The Plot to Take Down a Fox News Analyst
For years, Wayne Simmons claimed to be a former C.I.A. operative. Then one ex-spook got suspicious.
By ALEX FRENCH, NYT, MARCH 1, 2016Kent Clizbe, a 55-year-old former C.I.A. officer and intelligence contractor, has cultivated a diverse set of interests in his later years. He loves bird watching and participates in his local Christmas Bird Count, an informal census organized by the Audubon Society. He has a patent on a device, the TimeOff, that prevents unattended-stove fires. But Clizbe’s true motivating force — a holdover, perhaps, from his decade with the agency — is an unrelenting compulsion to get to the bottom of things. He vets every person he meets, interrogating every fact presented to him. This perpetual need to turn everything inside out is the defining trait of Clizbe’s personality, and he remains faithful to it, even when it incurs him great personal expense.

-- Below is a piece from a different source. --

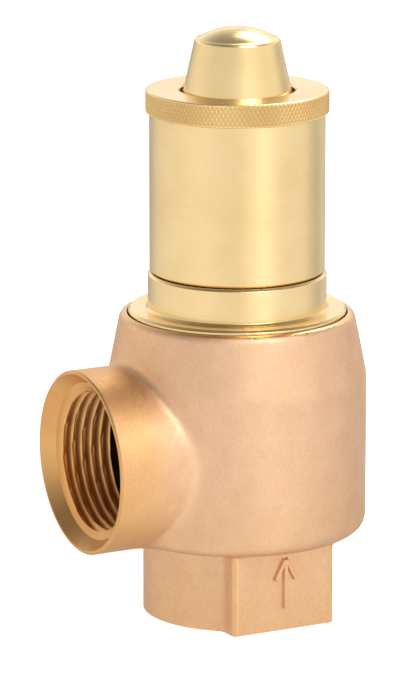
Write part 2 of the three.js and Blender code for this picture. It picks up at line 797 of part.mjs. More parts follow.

Clizbe grew up poor in Halifax County, North Carolina, raised by a single mother. In 1980, after failing out of East Carolina University, he joined the Air Force. Aptitude tests revealed a gift for languages, so Clizbe enrolled in intensive Vietnamese courses and then was shipped to the Philippines, where he spent three years monitoring Vietnamese radio communications. When his tour ended, he went back to school at Southern Illinois University. On campus, he fell in love with a Malaysian girl, who told him that if he wanted to marry her, he would have to convert to Islam. He converted, married her and followed her back to Southeast Asia, where he found work at a refugee camp in the Philippines. Clizbe made frequent trips to her hometown outside Kuala Lumpur, where he immersed himself in the local customs.

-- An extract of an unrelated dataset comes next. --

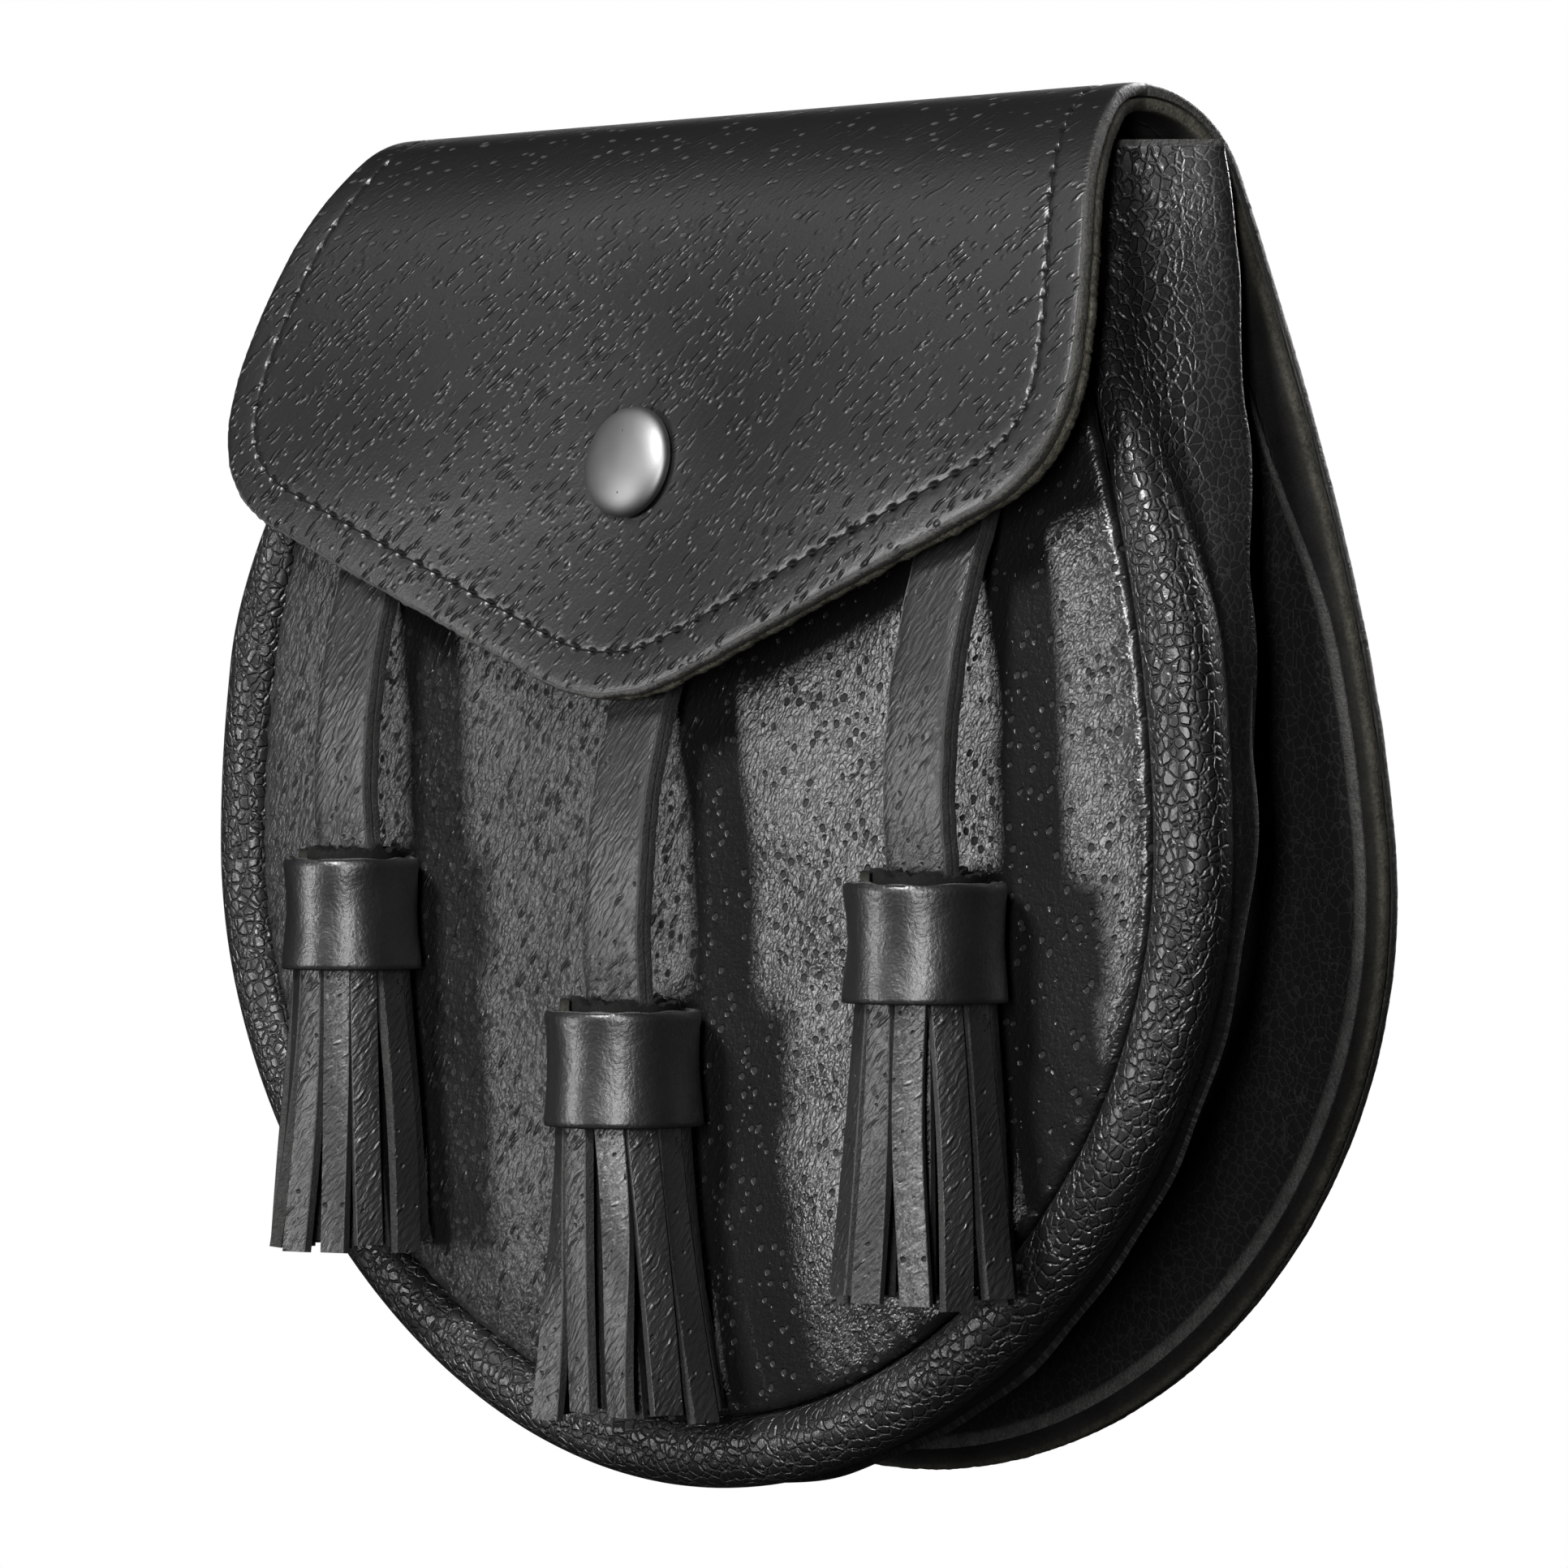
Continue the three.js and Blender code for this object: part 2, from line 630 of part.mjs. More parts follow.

He and his wife lived in Asia for a year before finding jobs at the business college at King Saud University in Qassim Province in Saudi Arabia. He taught English as a second language and made the pilgrimage to Mecca. It was 1988, and the war in Afghanistan was dragging on. At the mosque on Fridays, Clizbe would hear calls for young men to travel east and wage jihad against the communists.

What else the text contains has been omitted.